Já o pintor holandês Henricus Antonius van Meegeren depois de formar-se na Academia Real de Haia obteve algum sucesso com suas pinturas, mas foi classificado por críticos como um copista do renascimento, que tinha um talento faltando, a originalidade. Cansado de tentar fazer o que já havia sido feito em arte, ele encontrou na falsificação seu objetivo de vida e especializou-se em fabricar ‘originais’ da idade de ouro da Holanda, especialmente Johannes Vermeer. Um exemplo, a suposta pintura original de Vermeer The supper at Emmaus foi vendida para um grande colecionador de Mônaco e acabou sendo exibida num museu em Rotterdam.

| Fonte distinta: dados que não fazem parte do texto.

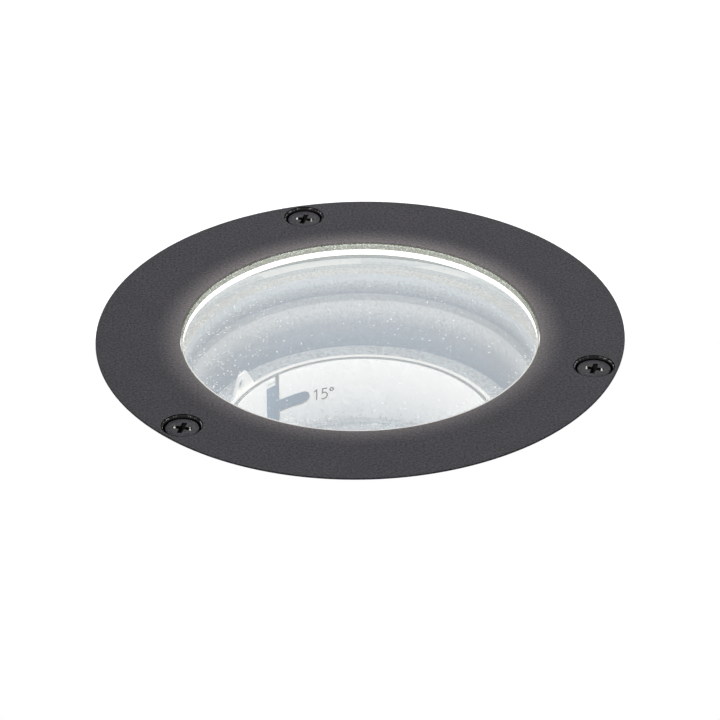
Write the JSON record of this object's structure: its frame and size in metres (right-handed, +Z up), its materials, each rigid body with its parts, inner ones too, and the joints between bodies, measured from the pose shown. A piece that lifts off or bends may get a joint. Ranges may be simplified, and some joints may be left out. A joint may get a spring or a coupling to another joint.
{
  "type": "in ground well light",
  "caption": "Round in ground well light: flush trim ring and glass over a cast housing in a finned heat sink, with a lens that slides in a slotted sleeve and locks to set the beam.",
  "frame": {"origin": "axis of the barrel, on the plane under the rim that rests on the ground or on a sleeve", "axes": "+Z up along the light's axis; -Y is the side that the picture was taken from"},
  "size_m": [0.13, 0.13, 0.1248],
  "materials": {
    "ring_coat": "fine textured graphite powder coat",
    "black_screw": "black oxide stainless",
    "brass": "machined",
    "clear_glass": "tempered, ground edge",
    "white_silicone": "translucent white",
    "grey_silicone": "matt",
    "black_rubber": "matt",
    "cast_body": "satin inside, dark coat outside",
    "satin_plate": "satin",
    "white_enamel": "white enamel",
    "white_plastic": "white",
    "grey_plastic": "moulded",
    "black_plastic": "moulded",
    "lens_clear": "fine frost on the top",
    "spring_steel": "plain",
    "dark_anodised": "extruded, black anodised",
    "plain_aluminium": "machined",
    "board_white": "solder mask on aluminium",
    "emitter": "phosphor disc",
    "board_green": "solder mask",
    "ferrite": "wound drum",
    "capacitor_sleeve": "shrink sleeve",
    "terminal_plastic": "moulded",
    "lead_insulation": "silicone lead"
  },
  "bodies": {
    "root": {"trim_ring": "ring_coat", "trim_screws": "black_screw", "thread_inserts": "brass", "glass_lens": "clear_glass", "glass_gasket": "white_silicone", "seat_seal": "grey_silicone", "housing": "cast_body", "heat_sink": "dark_anodised", "module_plate": "satin_plate", "rim_bezel": "white_plastic", "module_yoke": "white_enamel", "index_sleeve": "white_enamel", "sleeve_screws": "spring_steel", "heat_spreader": "plain_aluminium", "module_screws": "spring_steel", "led_board": "board_white", "led_emitter": "emitter", "led_holder": "white_plastic", "led_holder_screws": "spring_steel", "led_leads": "lead_insulation", "lead_grommet": "black_rubber", "driver_board": "board_green", "driver_screws": "spring_steel", "driver_inductor": "ferrite", "driver_capacitors": "capacitor_sleeve", "terminal_block": "terminal_plastic", "base_cap": "ring_coat", "base_seal": "black_rubber", "cap_screws": "black_screw", "gland_body": "black_plastic", "gland_seal": "black_rubber", "gland_nut": "black_plastic", "gland_locknut": "black_plastic", "vent_plug": "black_plastic"},
    "lens_carriage": {"lens_cell": "grey_plastic", "optic_lens": "lens_clear", "lens_clip": "spring_steel", "cell_friction_ring": "black_rubber", "collar_clip": "spring_steel"},
    "lock_ring": {"lock_collar": "grey_plastic", "index_pins": "brass"}
  },
  "joints": [
    {"name": "lens_lift", "type": "slide", "parent": "root", "child": "lens_carriage", "axis": [0, 0, 1], "range_m": [-0.016, 0.016]},
    {"name": "collar_turn", "type": "hinge", "parent": "lens_carriage", "child": "lock_ring", "pos_m": [0, 0, -0.0441], "axis": [0, 0, 1], "range_deg": [-16, 0]}
  ]
}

A infelicidade de Meegeren foi ter vendido um Vermeer (falso) para o líder nazista Hermann Goring, que orgulhoso passou a exibi-lo na sua mansão Carinhall, perto de Berlim. Quando Goring percebeu que a Alemanha havia perdido a guerra, explodiu Carinhall e levou suas pinturas e objetos de arte para minas de sal na Áustria, onde elas foram descobertas pelos aliados. Meegeren foi identificado como o vendedor do desconhecido quadro de Vermeer e foi preso como colaborador. Para fugir da forca teve que revelar todas as suas falsificações e pintar um quadro inspirado na renascença na frente do júri, e foi absolvido. Para conhecer o caso de Meegeren vale a pena ler a excelente pesquisa feita por Frank Wynne que resultou no prazeroso livro Eu fui Vermeer.

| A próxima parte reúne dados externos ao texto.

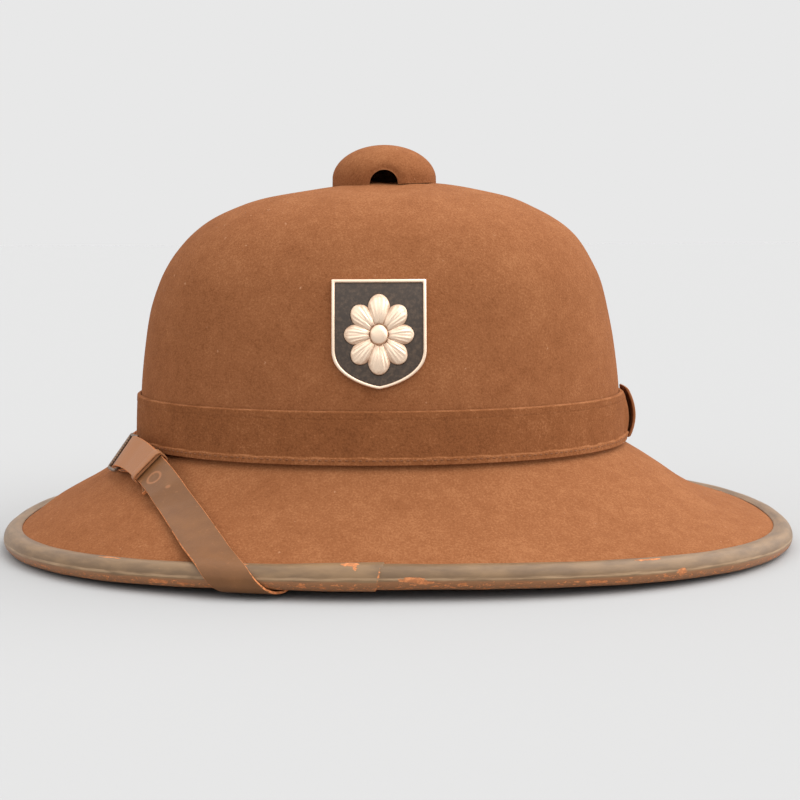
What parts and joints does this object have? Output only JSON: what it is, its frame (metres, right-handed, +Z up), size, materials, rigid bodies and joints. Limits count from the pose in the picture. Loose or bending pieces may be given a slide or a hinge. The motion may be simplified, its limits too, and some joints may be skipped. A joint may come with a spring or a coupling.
{
  "type": "pith helmet",
  "caption": "Felt sun helmet with a domed crown, ventilator button, wide sloping brim bound in leather, shield badge and chin strap buckled over the front.",
  "frame": {"origin": "on the surface the helmet stands on, under the middle of the brim", "axes": "+Z up, the wearer faces -X, +Y is the wearer's right"},
  "size_m": [0.3358, 0.2738, 0.1679],
  "materials": {
    "felt": "short napped wool felt",
    "felt_band": "short napped wool felt",
    "painted_leather": "painted, worn and chipped",
    "strap_leather": "smooth, raw edges",
    "lacquered_steel": "worn lacquer",
    "worn_silver": "worn silver over a dark enamelled ground"
  },
  "bodies": {
    "root": {"felt_shell": "felt", "hat_band": "felt_band", "brim_binding": "painted_leather", "vent_button": "felt", "rear_tab": "felt_band", "badge": "worn_silver", "strap_left": "strap_leather", "strap_right": "strap_leather", "strap_keeper": "strap_leather", "buckle": "lacquered_steel"}
  },
  "joints": []
}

De qualquer maneira Glass e Meegeren são estafadores e merecem estar em uma malta rasteira; sem originalidade e sem força poética de criação, escolheram copiar e distorcer a realidade e as obras alheias. Tenho a mesma opinião de Umberto Eco (1932-2016), o mau profissional presta um desserviço as categorias onde estão inseridos. Em seu último romance Número Zero, Eco cria a trama de um grupo de jornalistas, sem escrúpulos, que se põe a fabricar o número zero de um jornal que não tem nada de informativo ou investigativo é pura intenção de difamar, inventar, distorcer para chantagear políticos, empresários e inclusive o Vaticano. Este jornal levava a denominação de zero, pois não havia sequer a intenção de publicação, a sua existência nas profundezas de uma redação já bastava para alcançar o seu objetivo. Número zero apresenta conspirações verdadeiras e uma falsa, despertando no leitor uma desconfiança na tão apregoada isenção jornalística. E Eco vai além, traçando um paralelo diz que a internet deu oportunidade para que todos os que não têm nada a dizer, opinem sobre tudo o que não conhecem e realizem uma diatribe em tempo real.

Fomos surpreendidos com a revelação deste perfil falso, que se tornou referência e por isto ficou cada vez mais ‘real’, pensemos em nossas ações frente à enxurrada de informação que a internet, principalmente as redes sociais, nos brindam diariamente. A Wikipédia tenta se defender colocando um alerta de hoax (farsa) na página, depois de manter a mesma por anos; não convence e nem parece uma atitude séria. As pinturas falsas de Meegeren foram referendadas por colecionadores e por museus; os artigos chulos de Stephen Glass pelo próprio veículo onde ele trabalhava. Na esteira da perda de Umberto Eco, um dos grandes eruditos que a humanidade já teve, devemos desenvolver, como ele, uma postura crítica em relação às produções culturais que nos são apresentadas e procurar recebê-las com racionalidade e com um mínimo de desconfiança até que se comprove sua autenticidade, que pode ser realizada com pesquisa, contextualização, fruição e com parcimônia.